Steps for getting what you want at the negotiating table.
There is no shortage of expert opinion on how to negotiate, as a quick scan of any bookstore's shelves will reveal. Some of that advice is valuable, but much of it is simply not practical. Too often, what negotiation gurus are really saying is that you have to be a particular kind of person: thick-skinned and supremely confident, afraid of nothing, and with a big-picture mindset. The best bargainers, they say, focus on the issue itself and aren't distracted by the back-and-forth or the personalities at play.

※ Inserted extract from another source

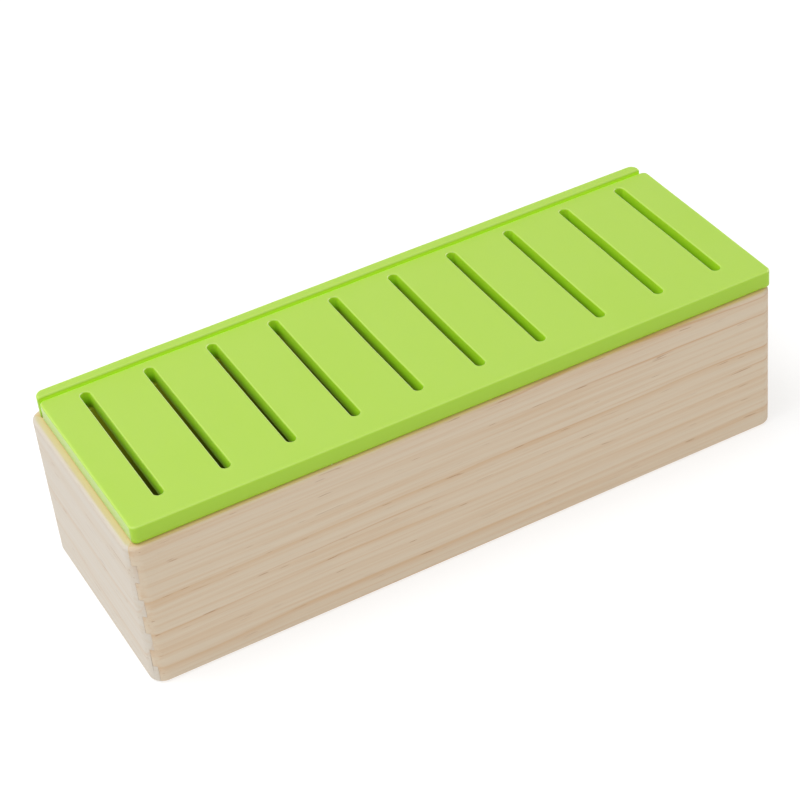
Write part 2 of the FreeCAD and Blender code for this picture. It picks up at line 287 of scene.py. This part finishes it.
def silicone(name, node, reach, lit_from, top, side, deep, dark, edge, glancing_reflection, carried, glow, roughness):
    """Moulded silicone, which light spreads through.

    top is the paler colour of faces that look up, a painted sheen from the light above, and side
    that of the others. deep is the richer colour painted into crevices up to reach wide, where they
    lie in shade, and dark is painted shade in their lower half. edge is a painted highlight on
    rounded rims, most of all those that face right, and haze the paler colour painted on skin seen
    at a low angle, as a reflection. carried is a glow painted into a crevice, for the light that
    comes through the silicone, from lit_from of the node's height upwards.
    """
    material, tree = new_material(name)
    place = add(tree, "TexCoord", {}).outputs["Object"]
    clouds = noise(tree, place, (22.0, 22.0, 22.0)).outputs[0]
    grain = noise(tree, place, (900.0, 900.0, 900.0)).outputs[0]
    waves = noise(tree, place, (38.0, 38.0, 38.0), detail=1.0).outputs[0]

    facing = split(tree, add(tree, "NewGeometry", {}).outputs["Normal"])
    # Faces that look up get the paler top colour: a painted sheen from the light above.
    base = blend_colours(tree, ramp(tree, facing["Z"], (0.2, 0.0), (0.9, 1.0)), side, top)
    cloudy = ramp(tree, clouds, (0.35, 0.0), (0.70, 1.0))
    base = blend_colours(tree, calc(tree, "MULTIPLY", cloudy, 0.12), base, side)
    lowest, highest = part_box(node)
    height_share = add(tree, "MapRange", {"Value": split(tree, place)["Z"],
                                          "From Min": lowest.z, "From Max": highest.z}).outputs[0]
    # Painted shade: crevices get the deep colour, and the dark one in their lower half.
    crevice = crevice_mask(tree, reach, open_from=0.88)
    base = blend_colours(tree, crevice, base, deep)
    low_down = ramp(tree, height_share, (0.0, 1.0), (0.50, 0.0))
    base = blend_colours(tree, calc(tree, "MULTIPLY", crevice, low_down), base, dark)
    # Painted highlight: rounded rims get the edge colour, most of all those that face right.
    rim = ramp(tree, facing["Z"], (0.20, 0.0), (0.50, 1.0), (0.88, 1.0), (0.98, 0.0))
    to_the_right = ramp(tree, facing["X"], (0.05, 0.15), (0.30, 0.80))
    base = blend_colours(tree, calc(tree, "MULTIPLY", rim, to_the_right), base, edge)
    # Painted reflection: open skin seen at a low angle turns paler.
    away = add(tree, "LayerWeight", {"Blend": 0.5}).outputs["Facing"]
    low_angle = ramp(tree, away, (0.62, 0.0), (0.95, 0.75))
    open_skin = calc(tree, "SUBTRACT", 1.0, crevice)
    base = blend_colours(tree, calc(tree, "MULTIPLY", low_angle, open_skin), base, glancing_reflection)

    base = blend_colours(tree, calc(tree, "MULTIPLY", dust_specks(tree, place), 0.5), base, DUST)

    skin = calc(tree, "MULTIPLY_ADD", grain, 0.10, roughness)
    height = calc(tree, "ADD", calc(tree, "MULTIPLY", grain, 0.05), waves)
    bump = add(tree, "Bump", {"Height": height, "Strength": 0.30, "Distance": 0.30 * MM})
    # The emission is a glow painted into crevices, for the light that comes through the silicone.
    lit = ramp(tree, height_share, (lit_from, 0.0), (1.0, 1.0), interpolation="LINEAR")
    shader = add(tree, "BsdfPrincipled", {
        "Base Color": base, "Roughness": skin, "IOR": 1.43, "Normal": bump.outputs[0],
        "Subsurface Weight": glow, "Subsurface Radius": (1.0, 1.0, 0.45),
        "Subsurface Scale": 3.0 * MM,
        "Emission Color": carried, "Emission Strength": calc(tree, "MULTIPLY", crevice, lit)})
    finish_material(tree, shader)
    return material


def paint(piece, material):
    """Give a piece this material and no other."""
    piece.data.materials.clear()
    piece.data.materials.append(material)


# ---- pieces ----

def joined_mesh(node):
    """A closed working copy of a CAD node's mesh, with its flat faces whole."""
    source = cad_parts[node].data
    mesh = bpy.data.meshes.new(f"{node}_copy")
    mesh.from_pydata([v.co for v in source.vertices], [], [p.vertices for p in source.polygons])
    shape = bmesh.new()
    shape.from_mesh(mesh)
    bmesh.ops.remove_doubles(shape, verts=shape.verts, dist=MERGE)
    bmesh.ops.dissolve_limit(shape, angle_limit=FLAT, verts=shape.verts, edges=shape.edges)
    return mesh, shape


def finish_piece(node, mesh, shape, body):
    """Turn a working copy into the visible piece that stands for its CAD node."""
    bmesh.ops.recalc_face_normals(shape, faces=shape.faces)
    if shape.calc_volume(signed=True) < 0.0:
        bmesh.ops.reverse_faces(shape, faces=shape.faces)
    shape.to_mesh(mesh)
    shape.free()
    mesh.shade_smooth()
    mesh.set_sharp_from_angle(angle=HARD_EDGE)
    piece = bpy.data.objects.new(f"{node}_visible", mesh)
    bpy.context.scene.collection.objects.link(piece)
    weighted = piece.modifiers.new("even_shading", "WEIGHTED_NORMAL")
    weighted.keep_sharp = True
    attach(piece, body)
    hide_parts(node)
    return piece


def wooden_piece(node):
    """A board with its hard edges eased, so that the glued seams show as fine lines."""
    mesh, shape = joined_mesh(node)
    hard = [e for e in shape.edges if e.is_manifold and e.calc_face_angle() > HARD_EDGE]
    bmesh.ops.bevel(shape, geom=hard, offset=SEAM_WIDTH, offset_type="OFFSET", segments=2,
                    profile=0.5, affect="EDGES", clamp_overlap=False)
    return finish_piece(node, mesh, shape, "box")


def silicone_piece(node, body, bend):
    """A soft piece: its mesh is cut into an even grid, and bend moves every vertex a little."""
    mesh, shape = joined_mesh(node)
    lowest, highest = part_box(node)
    for axis in range(3):
        normal = Vector(1.0 if i == axis else 0.0 for i in range(3))
        cuts = int((highest[axis] - lowest[axis]) / SOFT_SPACING)
        for i in range(1, cuts + 1):
            place = normal * (lowest[axis] + i * (highest[axis] - lowest[axis]) / (cuts + 1))
            bmesh.ops.bisect_plane(shape, geom=shape.verts[:] + shape.edges[:] + shape.faces[:],
                                   dist=MERGE, plane_co=place, plane_no=normal)
    for vertex in shape.verts:
        vertex.co += bend(vertex.co)
    bmesh.ops.triangulate(shape, faces=[f for f in shape.faces if len(f.verts) > 4])
    return finish_piece(node, mesh, shape, body)


def swell(share):
    """1 in the middle and 0 from share 1 outwards, with no corner in between."""
    return max(0.0, 1.0 - share * share) ** 2


def bend_lid(place):
    """The lid sags a little between the sides it lies on, and its edges aren't quite straight."""
    sag = LID_SAG * swell(place.x / LINER_HIGH.x) * swell(place.y / LINER_HIGH.y)
    return noise_vector(place * LID_WAVES) * LID_WAVER - Vector((0.0, 0.0, sag))


def bend_liner(place):
    """The liner's walls waver more towards their free upper edge."""
    share = (place.z - LINER_LOW.z) / (LINER_HIGH.z - LINER_LOW.z)
    return noise_vector(place * LINER_WAVES) * LINER_WAVER * share


def make_boards():
    """Each board gets wood of its own, with the grain along its length."""
    common = (srgb(219, 202, 178), srgb(211, 180, 145), srgb(194, 144, 102))
    # The left end board's pale wood is partly a paler board and partly painted light: that end is made
    # lighter and cooler for the bright light falling on it.
    pale = (srgb(215, 206, 193), srgb(211, 196, 176), srgb(210, 186, 162))
    boards = {
        "front_board": ("X", (0.40, 0.0, 0.0), (-0.036, -0.118), *common),
        "back_board": ("X", (1.70, 0.11, 0.02), (0.080, -0.090), *common),
        "left_end_board": ("Y", (2.90, 0.31, 0.0), (0.150, -0.110), *pale),
        "right_end_board": ("Y", (4.30, -0.27, 0.01), (-0.120, -0.130), *common),
        "base_board": ("X", (5.60, 0.05, 0.30), (0.030, 0.190), *common),
    }
    for node, look in boards.items():
        paint(wooden_piece(node), pine(f"pine_{node}", *look))


def make_silicone():
    """The lid and its lip are of one silicone, and the liner is of a darker one."""
    # Besides each silicone's own colour, these hold painted light and shade: paler upward faces, richer
    # and darker crevices, bright rims, paler skin at low angles and a glow in crevices.
    lime = silicone("lime_silicone", "slotted_lid", reach=7.0 * MM, lit_from=0.40,
                    top=srgb(177, 212, 84), side=srgb(168, 209, 50),
                    deep=srgb(172, 232, 36), dark=srgb(128, 142, 23),
                    edge=srgb(228, 248, 168), glancing_reflection=srgb(214, 228, 192),
                    carried=srgb(102, 100, 26), glow=0.45, roughness=0.36)
    inner = silicone("liner_silicone", "silicone_liner", reach=60.0 * MM, lit_from=0.0,
                     top=srgb(150, 186, 66), side=srgb(140, 176, 48),
                     deep=srgb(112, 150, 28), dark=srgb(104, 112, 28),
                     edge=srgb(186, 214, 110), glancing_reflection=srgb(190, 206, 160),
                     carried=srgb(84, 86, 12), glow=0.35, roughness=0.42)
    paint(silicone_piece("slotted_lid", "lid", bend_lid), lime)
    paint(silicone_piece("lid_rear_lip", "lid", bend_lid), lime)
    paint(silicone_piece("silicone_liner", "liner", bend_liner), inner)


# ---- floor, light and camera ----

def make_floor():
    """A wide pale floor that glows a little, so that shadows on it stay faint."""
    mesh = bpy.data.meshes.new("floor")
    corners = [(x * FLOOR_REACH, y * FLOOR_REACH, 0) for x, y in ((-1, -1), (1, -1), (1, 1), (-1, 1))]
    mesh.from_pydata(corners, [], [(0, 1, 2, 3)])
    floor = bpy.data.objects.new("floor", mesh)
    bpy.context.scene.collection.objects.link(floor)
    floor.location.z = -FLOOR_GAP
    material, tree = new_material("floor_white")
    matte = add(tree, "BsdfDiffuse", {"Color": (0.92, 0.92, 0.92, 1.0)})
    glow = add(tree, "Emission", {"Color": (1.0, 1.0, 1.0, 1.0), "Strength": FLOOR_GLOW})
    mixed = add(tree, "MixShader", {0: 0.5, 1: matte.outputs[0], 2: glow.outputs[0]})
    finish_material(tree, mixed)
    paint(floor, material)


def make_key_light():
    """A square soft box that faces the middle of the mould."""
    light = bpy.data.lights.new("key", "AREA")
    light.size = KEY_SIZE
    light.energy = KEY_POWER
    lamp = bpy.data.objects.new("key", light)
    lamp.location = KEY_PLACE
    lamp.rotation_mode = "QUATERNION"
    lamp.rotation_quaternion = (KEY_PLACE - KEY_AIM).to_track_quat("Z", "Y")
    bpy.context.scene.collection.objects.link(lamp)


def make_studio():
    """Even white light from all round, and colours shown as they are."""
    world = bpy.data.worlds.new("studio")
    world.use_nodes = True
    background = world.node_tree.nodes["Background"]
    background.inputs["Color"].default_value = (1.0, 1.0, 1.0, 1.0)
    background.inputs["Strength"].default_value = WORLD_STRENGTH
    bpy.context.scene.world = world
    bpy.context.scene.view_settings.view_transform = "Standard"


def make_camera():
    """The camera, turned by its azimuth, elevation and roll."""
    data = bpy.data.cameras.new("camera")
    data.lens = CAMERA_LENS
    data.sensor_width = CAMERA_SENSOR
    camera = bpy.data.objects.new("camera", data)
    azimuth, elevation, roll = map(radians, (CAMERA_AZIMUTH, CAMERA_ELEVATION, CAMERA_ROLL))
    back = Vector((sin(azimuth) * cos(elevation), -cos(azimuth) * cos(elevation), sin(elevation)))
    level = Vector((cos(azimuth), sin(azimuth), 0))
    right = cos(roll) * level + sin(roll) * back.cross(level)
    up = back.cross(right)
    turn = Matrix((right, up, back)).transposed().to_4x4()
    camera.matrix_world = Matrix.Translation(CAMERA_PLACE) @ turn
    bpy.context.scene.collection.objects.link(camera)
    bpy.context.scene.camera = camera


seed_set(NOISE_SEED)
make_boards()
make_silicone()
make_floor()
make_key_light()
make_studio()
make_camera()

All that is well and good. But if you are not fully that kind of person or don't have the time it takes to become that kind of person -- one negotiation expert says it requires about 800 hours of practice -- then these pages are for you. The tips that follow will show you what you need to know before the bargaining begins, as well as strategies for getting the best deal at the table.
As with many endeavors, preparation is essential -- and often more instrumental to success than the tactics employed tableside. If you don't know what a potential deal is worth to you or haven't considered how the other party views it, you simply will have no idea where to begin or how to react to an offer.
Winning Negotiations
1. Before You Get to the Table
Know your alternatives. The optimal way to evaluate any proposed deal is to weigh it against your best option in the absence of a deal -- what's often called the best alternative to a negotiated agreement, or BATNA. (The term was coined by Roger Fisher and William Ury, authors of the 1991 bestseller Getting to Yes.) The value or cost of this alternative helps determine your reservation price, the most you would pay, or the least you would take, to cut a deal. Determining your BATNA and reservation price improves your bargaining power by stiffening your resolve at the table. "The more easily and happily you can walk away from a negotiation, the greater your capacity to affect its outcome," say Fisher and Ury.
Know your counterpart. A deep understanding of your counterpart's interests and motives will help you evaluate his strengths and weaknesses and give you a sense of the bargaining zone, which lies between your reservation price and his. Research -- talking to industry veterans and reading trade publications, other media reports, and even the website of your opposite's company -- is a good way to start. It also helps to imagine yourself in your adversary's shoes. "The better able you are to get inside the head of your opponent," Adam D. Galinsky, professor at Northwestern University's Kellogg School of Management, wrote in the Harvard Business School's Negotiation newsletter, "the better your negotiated outcomes are likely to be."
Know the standards. Accepted standards and norms, spoken or not, underpin virtually every negotiation. They serve as benchmarks for the terms -- just as the Kelley Blue Book sets prices for a used car or an earnings multiple is used to value a company. But negotiators also make decisions based on the principles they have adopted. A company committed to social responsibility, for example, might favor a supplier that pays employees a fair wage or uses environmentally sensitive manufacturing processes.
Your advance work entails surveying the germane standards and building a case around those that further your goals, writes Wharton professor G. Richard Shell in Bargaining for Advantage. Moreover, because most people want to at least appear consistent and rational, "the arguments the other party accepts as legitimate or has used to his or her own advantage in the past are usually the most effective," Shell says. "Frame your proposal within them. If you cannot do this, prepare to argue for a special exception to his standard based on the special facts of your case."
2. Opening Gambits
Make an aggressive first offer. Though negotiation lore has it that you let the other side go first, a growing body of evidence suggests that a well-prepared first mover has the advantage. An opening price serves as a reference point, or "anchor," that a counterpart -- even an expert in the field -- unconsciously adheres to, says Galinsky. If you have a good feel for your opposite's reservation price, make an offer that's just beyond it -- that is, just above his top purchase price or just below his lowest sale price -- even if it exceeds your own target price. According to Galinsky, the fear of alienating your opposite is "typically exaggerated" -- that is, so long as the offer is defensible and not outlandish.
However, the opening move is risky for poorly informed negotiators. A first offer that lands within the bargaining zone becomes a liability. "If the seller's goal is to get anything better than his reservation price and the offer comes in above that price, he will change his goal to 'Let's get as much as we can get,' " says John Oesch, a professor at the University of Toronto. (The same goes for a lowball offer, which is likely to alienate your counterpart.)
Present multiple, equivalent, simultaneous offers. One way to learn more about your counterpart's preferences is to offer a choice among proposals that emphasize different elements of the deal. The offers (no more than three at a time) should be of more or less equal value to you, says Galinsky. According to the reactions you get, you can reshuffle the mix with a new set of offers. The maneuver can generate goodwill for your flexibility, even as you pursue an aggressive negotiating agenda.
3. Responding to an Offer
Make an aggressive counteroffer. You are not always going to be able to make the first offer -- but you must stick with your research. The best way not to fall under the sway of the anchoring effect, says Galinsky, is to counter with what would have been your first offer. In other words, focus relentlessly on your estimates of your opposite's reservation price and alternatives to a deal -- and your own target price. Be firm, but if your counteroffer differs dramatically from the initial offer, try to lighten the mood, perhaps with a joke.